During or before the 1980s, Taylor (1930-2018) and his company became the mainstream of American modern dance – less renowned than Martha Graham (for whom he had once danced) and far less disconcerting than Cunningham (for whom he had danced at an earlier stage), but even better at giving the audience a wide range of beloved dance classics. This remains true, seven years after his death, even now that only four or five of its dancers ever worked with Taylor himself. His company, specialising in his work but no longer exclusively, is still drawing crowds for three weeks each November to the big David H. Koch Theater (formerly the New York State Theater) at Lincoln Center: always the highlight of the company’s year. Elsewhere, admittedly, “Taylor” – the name on the posters and programmes – tends to draw far smaller audiences for far fewer performances. In the New Year, it comes to Covent Garden’s Linbury Theatre for five performances (January 27-31) of a programme of two works by Taylor and one by Robert Battle.

The Taylor company began to connect itself to younger choreographers during Taylor’s own lifetime. That was a good idea, with outstanding results in Pam Tanowitz’s Bach creation “All At Once” (2019), made within months of Taylor’s death

It was, however, truly silly of the troupe in 2022 to appoint Lauren Lovette as resident choreographer. Lovette, who had emerged as a principal of New York City Ballet and who even now is only thirty-four years old, was a sweet and often lovely dancer but without virtuoso strength. (She was also the only City Ballet principal I have ever seen to overlay Balanchine choreography with winsomely ingratiating manners.) As a choreographer, however, she remains a nobody. Even though she took up professional choreography in 2016, she has still neither developed any particular choreographic style of her own nor (surely the choreographer’s most basic gift) has she shown any flair for making her chosen dancers look good. Next week, I’ll report more on her work for “Taylor” and that of Robert Battle, the company’s second but more experienced and more talented resident choreographer.

Rightly, and fortunately, the Taylor company is already excelling where it should excel: in Taylor’s own choreography, with eleven of the master’s creations on display this month, ranging chronologically from “Scudorama” (1963) to “Concertiana” (2018). Most of these dancers are young and inexperienced – yet – presumably thanks to skilled rehearsal staff and shrewd casting – there seem no weak links in any cast. My sole reservations are that the poignant and elegiac “Sunset”,one of Taylor’s greatest works, was looking too polished; and that Devon Louis, making his debut as the Whitman protagonist in “Beloved Renegade”, never shows us that the ballet’s visions are his visions.

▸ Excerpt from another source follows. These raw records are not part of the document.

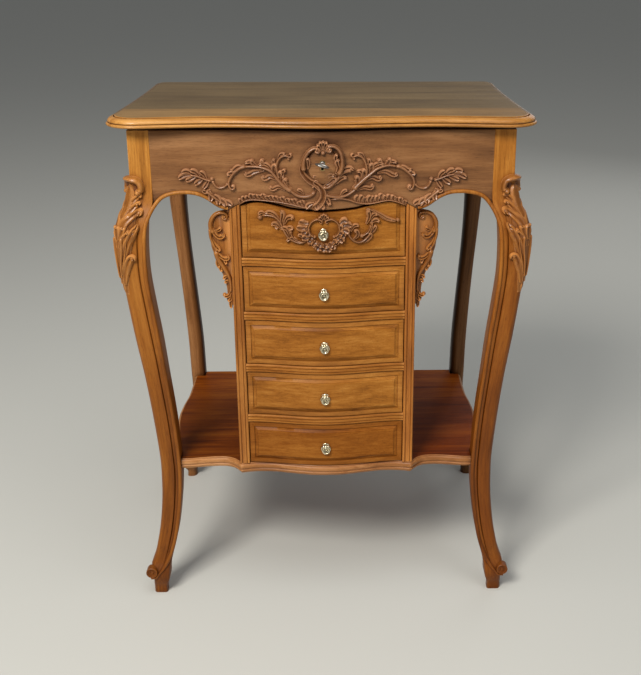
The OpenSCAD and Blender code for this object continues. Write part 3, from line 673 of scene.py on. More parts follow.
# The right knee and the right wing bracket are painted darker: painted shade.
knee_wood = wood("walnut_knees", *HONEY, "z", seed=0.8, grime_and_shade=0.9, wear_and_highlight=0.8, rough=0.36, coat=0.16,
                 tints_and_shade={"X": [(0.40, (0.47, 0.47, 0.47)), (0.60, (0.38, 0.35, 0.32))]})
side_wood = wood("walnut_side_aprons", *RUSSET, "y", seed=5.7)
# The flat of the top: its olive colour holds a painted reflection.
top_walnut_painted_reflection = wood("walnut_top", *OLIVE_PAINTED_REFLECTION, "x", seed=6.3, rough=0.5, wear_and_highlight=0.1, contrast=0.6, streak=0.6,
                tints_and_shade=TOP_TONES)
edge_wood = wood("walnut_top_edge", *GOLD, "x", seed=6.3, rough=0.36, coat=0.1, grime_and_shade=0.8,
                 tints_and_shade=EDGE_TINTS_AND_SHADE)
shelf_wood = wood("walnut_shelf", *DEEP, "x", seed=7.9, rough=0.45, wear_and_highlight=0.0, contrast=1.1, specular=0.1,
                  tints_and_shade=SHELF_TONES)
shelf_edge_wood = wood("walnut_shelf_edge", *AMBER, "x", seed=7.9, grime_and_shade=0.8,
                       tints_and_shade={"X": [(0.33, (0.60, 0.65, 0.70)), (0.40, (0.5, 0.5, 0.5))]})
front_wood = wood("walnut_drawer_fronts", *HONEY, "x", seed=9.2, wear_and_highlight=0.4, specular=0.1,
                  tints_and_shade=FRONT_TONES)
drawer_carving_wood = wood("walnut_drawer_carving", *TAWNY, "x", seed=9.2, grime_and_shade=0.9, wear_and_highlight=0.85,
                           rough=0.36, coat=0.14)
oak_along_x = wood("oak_crosswise", *OAK, "x", seed=11.0, coat=0.0, rough=0.6, wear_and_highlight=0.0)
oak_along_y = wood("oak_lengthwise", *OAK, "y", seed=12.0, coat=0.0, rough=0.6, wear_and_highlight=0.0)
aged_brass = metal("aged_brass", (0.62, 0.44, 0.18), (0.34, 0.22, 0.09), 0.38)
pale_brass = metal("pale_brass", (0.86, 0.80, 0.60), (0.56, 0.48, 0.30), 0.28, grime=0.8)
dull_steel = metal("dull_steel", (0.42, 0.41, 0.39), (0.20, 0.18, 0.16), 0.42)
screw_steel = metal("screw_steel", (0.50, 0.47, 0.42), (0.26, 0.22, 0.18), 0.40)

# ------------------------------------------------------------------ legs

LEG_ROWS = 130
# A front leg flares below this height, its front face less than its sides.
FLARE_TOP, FRONT_FLARE = 80, 0.6
# Place and width of the groove beside the bead, as shares of the front face.
GROOVE, GROOVE_WIDTH = 0.34, 0.035
FRONT_PLACES = (
    0.06, 0.14, 0.22, 0.27, 0.30, 0.32, 0.34, 0.36, 0.38, 0.41, 0.46, 0.55, 0.65, 0.75, 0.85, 0.94,
)
# The edges are sharp above ROUND_TOP and round once they are ROUND_FADE below it; the rear legs
# stay flush with the apron over REAR_BLOCK.
ROUND_TOP, ROUND_FADE, REAR_BLOCK = 634, 60, 125


def leg_front_y(z):
    """Front face of a front leg."""
    return FRAME_FRONT - (leg_outer(z) - POST_OUT) * np.where(z < FLARE_TOP, FRONT_FLARE, 1)


def leg_ring(x0, x1, y0, y1, radii, hollow):
    """Plan of a leg: round corners, and a front face that is slightly hollow beside its bead."""
    small, inner, front = radii
    left, right = x0 + inner, x1 - front
    u = np.array(FRONT_PLACES)
    dip = hollow * (np.exp(-(((u - GROOVE) / GROOVE_WIDTH) ** 2)) + 0.35 * np.sin(np.pi * u))
    return np.concatenate([
        arc(x0 + small, y1 - small, small, 90, 180, 5),
        arc(left, y0 + inner, inner, 180, 270, 9),
        np.stack([left + (right - left) * u, y0 + dip], -1),
        arc(right, y0 + front, front, 270, 360, 8),
        arc(x1 - small, y1 - small, small, 0, 90, 5),
    ])


def leg_shape(side, rear):
    """One leg, drawn on the right and mirrored to the left if side is -1."""
    rings, grain = [], []
    for z in np.linspace(0, FRAME_TOP, LEG_ROWS):
        table = REAR_LEG if rear else LEG
        outer, inner = float(leg_outer(z, table)), float(leg_inner(z, table))
        middle = (outer + inner) / 2
        if rear:
            half = (outer - inner) / 2
            y = REAR_MIDDLE + float(through(REAR_LEAN, z))
            y0, y1 = y - half, y + half
            if z > FRAME_TOP - REAR_BLOCK:
                y0 = max(y0, REAR_FRONT)
        else:
            if z < FLARE_TOP:
                outer = POST_OUT + float(through(TOELESS, z))
            y0 = float(leg_front_y(z))
            y1 = POST_BACK - (inner - POST_IN)
        below = min(1, max(0, (ROUND_TOP - z) / ROUND_FADE))
        radii = [0.9 + grown * below for grown in (2.6, 9 if rear else 2.6, (outer - inner) * 0.24)]
        hollow = 0 if rear else 2.4 * below * min(1, max(0, (z - 45) / 60))
        ring = leg_ring(inner, outer, y0, y1, radii, hollow)
        rings.append([(side * px, py, z) for px, py in ring])
        grain.append([(px - middle + 300 * rear + 90 * side, py - (y0 + y1) / 2, z) for px, py in ring])
    return Shape(rings, grain)


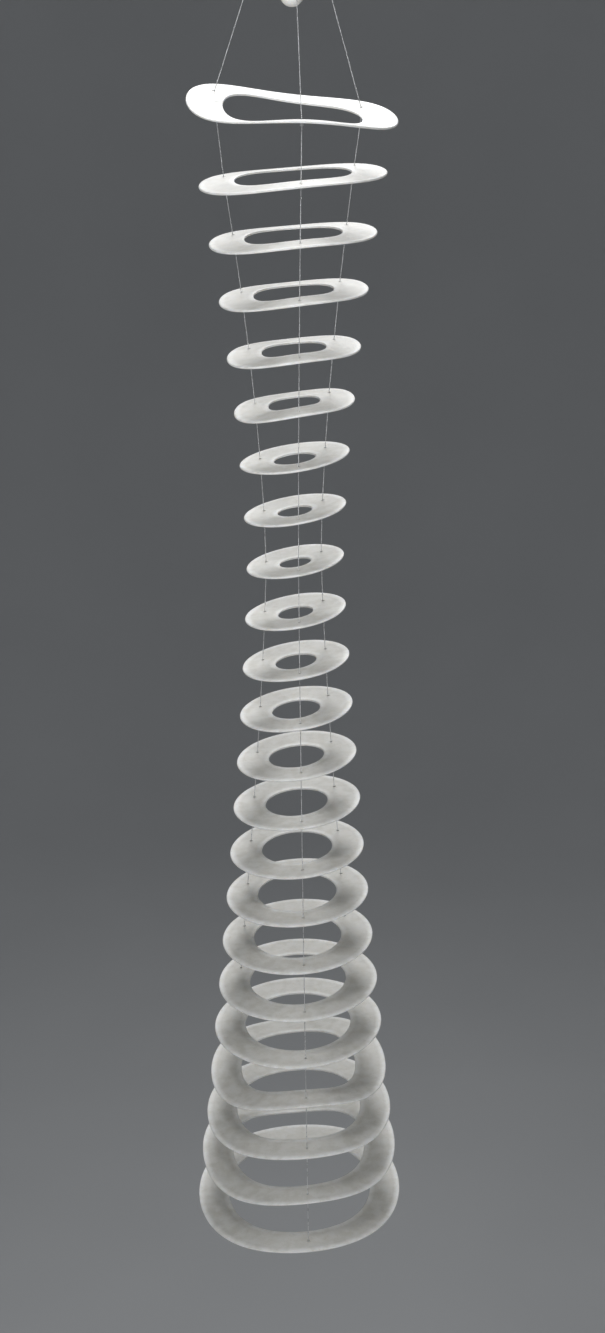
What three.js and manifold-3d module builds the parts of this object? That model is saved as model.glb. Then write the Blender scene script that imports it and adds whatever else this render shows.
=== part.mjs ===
// A hanging mobile: 23 thin white porcelain rings, one below the other, strung on three nylon cords.
// Millimetres, +Z up, front towards -Y. The origin is the inside top of the steel hanging ring,
// the place where a hook bears, so the whole mobile hangs below it.

import * as THREE from 'three';
import { mergeVertices } from 'three/addons/utils/BufferGeometryUtils.js';
import Module from 'manifold-3d';

const wasm = await Module();
wasm.setup();

// Rings: an hourglass of flat bands, all of one width
const RING_COUNT = 23;
const WAIST_RING = 9;
const TOP_RADIUS = 102.3;
const WAIST_RADIUS = 51;
const BOTTOM_RADIUS = 117.7;
const UPPER_FLARE_POWER = 1.65;
const LOWER_FLARE_POWER = 1.28;
const BAND_WIDTH = 35;
const RING_THICKNESS = 2;
const FACET_SAG = 0.5;
const MERGE_DISTANCE = 1e-4;

// How each ring hangs and is warped. Lean lifts its right side, nod its back and dish its outer rim,
// all in degrees. Rise lifts the whole ring, saddle its front and back, twist its back right and
// front left, and curl the places where its three cords hold it, all in millimetres. The curl is
// that of the outer rim, and it is weaker further in.
const LEAST_LEAN = 1.9;
const WAIST_LEAN = 7;
const LEAN_SPREAD = 5.7;
const NOD_PER_RING = 0.13;
const WAIST_DISH = 3;
const DISH_SPREAD = 5;
const UPPER_RINGS = 6;
const UPPER_WARP = { nod: 1, dish: -3.3, saddle: 1.2, twist: -0.5, curl: 1.6 };
const OWN_WARP = {
  1: { lean: -5.6, nod: 5.1, dish: 5.1, saddle: 1.4, twist: -2.7, curl: 4 },
  2: { rise: 0.9, lean: 4.1 },
  5: { rise: -1.1, lean: 5.3 },
  20: { rise: -3.4, dish: -1.7, saddle: 7, curl: 6 },
  21: { rise: -1.6, nod: 3, dish: -2.5, saddle: 2, curl: 3.4 },
  22: { rise: 3.2, nod: 2.7, saddle: -7, curl: 6.8 },
  23: { rise: -1.8, nod: 4.4, saddle: 1, curl: 3 },
};

// Cords: one in front and two at the back, with a stop knot under every ring
const CORD_AZIMUTHS = {
  cord_front: THREE.MathUtils.degToRad(-84),
  cord_back_right: THREE.MathUtils.degToRad(36),
  cord_back_left: THREE.MathUtils.degToRad(156),
};
const CORD_RADIUS = 0.4;
const CORD_SIDES = 5;
const CORD_HOLE_RADIUS = 1.5;
const CORD_HOLE_SIDES = 6;
const CORD_DRILL_LENGTH = 3 * RING_THICKNESS;
const STOP_KNOT_RADIUS = 2;
const STOP_KNOT_HALF_LENGTH = 1.6;
const CORD_TAIL = 5;
const CLEARANCE = 0.3;

// Hanging ring, and under it the knot that gathers the cords. The knot's profile is in shares of
// its radius and of its length, from its foot up.
const HANGING_RING_INNER_RADIUS = 10;
const HANGING_RING_SIDES = 18;
const HANGING_RING_WIRE_RADIUS = 1.1;
const HANGING_RING_WIRE_SIDES = 5;
const GATHER_KNOT_RADIUS = 3.2;
const GATHER_KNOT_LENGTH = 8;
const GATHER_KNOT_SIDES = 8;
const GATHER_KNOT_PROFILE = [[0, -1], [0.8, -1], [1, -0.65], [0.75, -0.2], [0.4, 0], [0, 0]];
const KNOT_LOOP_RADIUS = 3.4;
const KNOT_LOOP_SIDES = 10;
const KNOT_LOOP_WIRE_SIDES = 4;
const CORD_SPREAD_AT_KNOT = 1.9;
const KNOT_LOOP_LEVEL = CLEARANCE + CORD_RADIUS - 2 * HANGING_RING_INNER_RADIUS - KNOT_LOOP_RADIUS;
const GATHER_KNOT_BOTTOM = KNOT_LOOP_LEVEL - KNOT_LOOP_RADIUS - GATHER_KNOT_LENGTH;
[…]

Even though I have seen these eleven Taylor works in the past, in most cases often (he left dozens more), I’m staggered all over again by the diversity of Taylor’s mastery of style and subject. Perhaps we can say loosely that the Taylor dance idiom is a lyricised adaptation of the Martha Graham technique, with all the sense of weight that modern dance can have – but those words don’t prepare you for the virtuoso command of dynamics that the Taylor dancers show in “Company B”, a portrait of American social life during World War II, danced to hits by the Andrews Sisters. This work has also been danced, winningly, by several ballet companies – but with them it has a lightness that keeps it solely comic, whereas with the Taylor dancers you see that many of its falls to the floor are references to the soldiers’ sudden deaths, here phrased as an all too ordinary part of wartime life.

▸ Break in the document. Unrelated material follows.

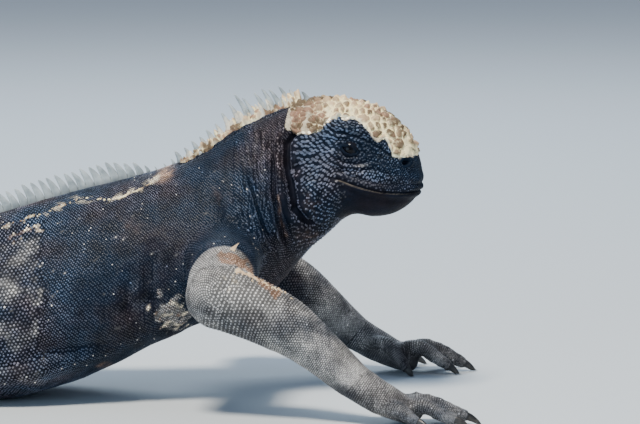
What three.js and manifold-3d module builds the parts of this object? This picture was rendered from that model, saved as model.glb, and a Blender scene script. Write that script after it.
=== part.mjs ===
// A life-size marine iguana lying on its belly, chest propped up on its forelegs.
// Millimetres, +Z up, +X towards the snout, +Y towards the animal's left side.
// The flesh is lofted from a few named sections. Neighbouring parts meet face to
// face with a thin gap, and everything that touches the ground is flat at z = 0.

import * as THREE from "three";
import { LoftGeometry } from "three/addons/geometries/LoftGeometry.js";
import { mergeVertices } from "three/addons/utils/BufferGeometryUtils.js";
import Module from "manifold-3d";

const wasm = await Module();
wasm.setup();

const gap = 0.3;
const floorHeight = 0;

// Places along the body's axis, counted forwards from the shoulder.
const snoutTip = 136;
const headBack = 51;
const neckBack = 14;
const vent = -290;
const tailTip = -860;
const tailCuts = [-400, -520, -660];

const eyeRadius = 6.8;
const eyePlace = { along: 93, height: 161.5 };
const lidThickness = 1.1;
const mouthCorner = 83;
const nostrilPlace = { along: 127.5, height: 153 };
const earPlace = { along: 58.5, height: 149 };

// Each row: place along the axis, half width, height of the crown, of the widest
// level and of the underside, then how full the upper and lower halves are, where
// 2 is an ellipse, less is a roof and more is a box.
const bodySections = [
  [-860, 1.0, 4.0, 1.6, -0.4, 2.0, 2.0],
  [-835, 2.2, 6.6, 2.6, -0.7, 1.9, 2.1],
  [-760, 4.0, 12, 5, -0.9, 1.8, 2.2],
  [-640, 6.5, 20, 8, -1.1, 1.7, 2.2],
  [-520, 9.5, 30, 12, -1.3, 1.7, 2.2],
  [-400, 14, 43, 17, -1.5, 1.8, 2.3],
  [-330, 21, 56, 22, -1.5, 1.9, 2.3],
  [-290, 30, 67, 28, -1.5, 1.9, 2.4],
  [-250, 43, 82, 35, -1.5, 1.9, 2.6],
  [-190, 57, 101, 42, -1.5, 1.9, 2.7],
  [-136, 64, 117, 48, -1.0, 1.85, 2.6],
  [-91, 64, 130, 57, 9, 1.8, 2.4],
  [-58, 61, 138.5, 66, 23, 1.8, 2.3],
  [-35, 58, 144.5, 74, 35, 1.8, 2.3],
  [-15, 53, 152, 84, 44, 1.75, 2.2],
  [0, 49, 161, 93, 49, 1.7, 2.1],
  [19, 43, 173, 106, 54, 1.75, 2.0],
  [32, 40, 179.5, 117, 62, 1.85, 1.95],
  [45, 37, 184.5, 127, 74, 1.95, 1.9],
  [56, 35, 187.5, 134, 87, 2.1, 1.9],
  [64, 34, 189.5, 137, 96, 2.2, 1.9],
  [75, 33, 190.5, 138, 105.5, 2.25, 2.0],
  [85, 31.5, 190, 139, 114.5, 2.3, 2.1],
  [95, 29.5, 188.5, 140, 118, 2.3, 2.2],
  [105, 27, 185.5, 140, 116.5, 2.3, 2.2],
  [115, 24, 180, 140, 118, 2.3, 2.2],
  [120, 22, 175.5, 140, 120, 2.3, 2.2],
  [125.5, 19, 169.5, 140, 123, 2.3, 2.2],
  [130.5, 14.5, 160.5, 140, 127.5, 2.3, 2.2],
  [134, 9, 151, 140, 131.5, 2.2, 2.2],
  [136, 0.6, 141, 140, 139, 2, 2],
];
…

The season celebrates Taylor’s long collaboration with the renowned artist Alex Katz (born in 1927, and present at Tuesday’s gala prrformance). Katz and Taylor made sixteen pieces together – only three of which are on show this fall. Their craziest is surely “Diggity” (1977), with the many calf-height two-dimensional dogs that form its decor. In “Scudorama” (1963), the blue sky is punctuated by black clouds; the different strong colours worn by the dancers and the clouds’ cartoon character help to establish the piece’s surrealist nature. “Sunset” (1983) is a heartstoppingly ambiguous drama about six servicemen and the four women they befriend: the lines and colours of Katz’s designs heighten the vivid simplicity of the human situation. These men truly have more in common with each other than they do with the women they meet; and, for them, women, however attractive as potential sweethearts, have nore function as nurses, sisters, carers.

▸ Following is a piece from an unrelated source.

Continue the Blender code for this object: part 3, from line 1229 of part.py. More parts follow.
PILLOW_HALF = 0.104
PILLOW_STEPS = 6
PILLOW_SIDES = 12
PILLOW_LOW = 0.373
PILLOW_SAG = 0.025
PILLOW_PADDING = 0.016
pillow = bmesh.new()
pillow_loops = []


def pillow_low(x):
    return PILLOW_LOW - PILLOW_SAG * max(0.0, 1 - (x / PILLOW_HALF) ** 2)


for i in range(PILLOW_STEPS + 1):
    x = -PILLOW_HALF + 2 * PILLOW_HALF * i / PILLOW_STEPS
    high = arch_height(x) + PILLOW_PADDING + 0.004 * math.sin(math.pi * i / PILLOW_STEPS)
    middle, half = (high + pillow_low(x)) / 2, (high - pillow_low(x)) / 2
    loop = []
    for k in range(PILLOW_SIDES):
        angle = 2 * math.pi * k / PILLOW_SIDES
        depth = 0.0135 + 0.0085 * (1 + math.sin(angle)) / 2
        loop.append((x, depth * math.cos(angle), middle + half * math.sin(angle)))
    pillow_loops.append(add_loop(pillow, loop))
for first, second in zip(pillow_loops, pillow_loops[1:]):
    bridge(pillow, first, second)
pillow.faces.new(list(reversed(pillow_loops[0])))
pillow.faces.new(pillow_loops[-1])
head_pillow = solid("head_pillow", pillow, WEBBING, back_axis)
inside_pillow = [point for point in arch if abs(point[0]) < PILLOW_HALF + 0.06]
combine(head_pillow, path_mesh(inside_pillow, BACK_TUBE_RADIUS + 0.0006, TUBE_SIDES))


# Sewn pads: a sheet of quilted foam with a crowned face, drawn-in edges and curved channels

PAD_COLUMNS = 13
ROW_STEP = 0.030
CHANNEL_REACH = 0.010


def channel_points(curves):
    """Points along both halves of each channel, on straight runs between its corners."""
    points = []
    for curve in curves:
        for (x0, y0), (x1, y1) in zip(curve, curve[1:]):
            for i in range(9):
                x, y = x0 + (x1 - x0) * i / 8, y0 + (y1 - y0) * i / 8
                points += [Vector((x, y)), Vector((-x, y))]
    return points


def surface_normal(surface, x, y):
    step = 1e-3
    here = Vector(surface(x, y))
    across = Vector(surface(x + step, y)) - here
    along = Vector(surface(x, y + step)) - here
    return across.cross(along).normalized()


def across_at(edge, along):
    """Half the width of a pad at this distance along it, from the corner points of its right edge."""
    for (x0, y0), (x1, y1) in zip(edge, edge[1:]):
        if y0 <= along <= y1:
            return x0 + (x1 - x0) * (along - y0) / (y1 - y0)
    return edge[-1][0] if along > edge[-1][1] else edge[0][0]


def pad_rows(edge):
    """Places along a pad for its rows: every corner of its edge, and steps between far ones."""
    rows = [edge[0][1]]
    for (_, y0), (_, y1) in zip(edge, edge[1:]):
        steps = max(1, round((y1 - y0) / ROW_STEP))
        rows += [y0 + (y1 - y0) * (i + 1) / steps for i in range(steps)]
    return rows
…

The five movements of “Esplanade” (1975, set to Bach violin concerti), for most people the most beloved of Taylor dances, perfectly catch how Taylor moves between exuberance and pain, and between formality and wildness. “Concertiana” (2018), Taylor’s very last dance, is minor Taylor, and yet few other choreographers could showcase so handsomely each of its eleven dancers while making them part of the ebb and flow of Eric Ewazen’s music

Well, the repertory does have at least one dud. “Troilus and Cressida (reduced)” (2006) is a waste of everyone’s time, a joke about love and Greek mythology and theatrical humour, set to Ponchielli’s ballet music from “La Gioconda”. What’s worst is that you can often see how much wittier Taylor’s joke could be; but Taylor’s crummy comedy is too often slapdash.

“Speaking in Tongues” (1988) is the opposite: a dark drama about a fundamentalist church community where Taylor’s compoaition must have involved detailed preparation with the composer, Matthew Patton. The soundworld alone is peculiar, involving taped sound sometimes like distant radio distortion. It’s a mysterious but compelling and intensely detailed account of an Elmer Gantry priest’s power over his community. Although I saw this when new with Taylor’s original dancers, it has actually improved with the years. As the priest, the technically powerful Lee Duveneck has a role that gives an entirely new depth and force to his physical attack and amplitude. All congratulations to the staff who have revived this and other Taylor creations for this season. How good to see, now more clearly than ever, that Taylor was one of the great theatre-makers of our time.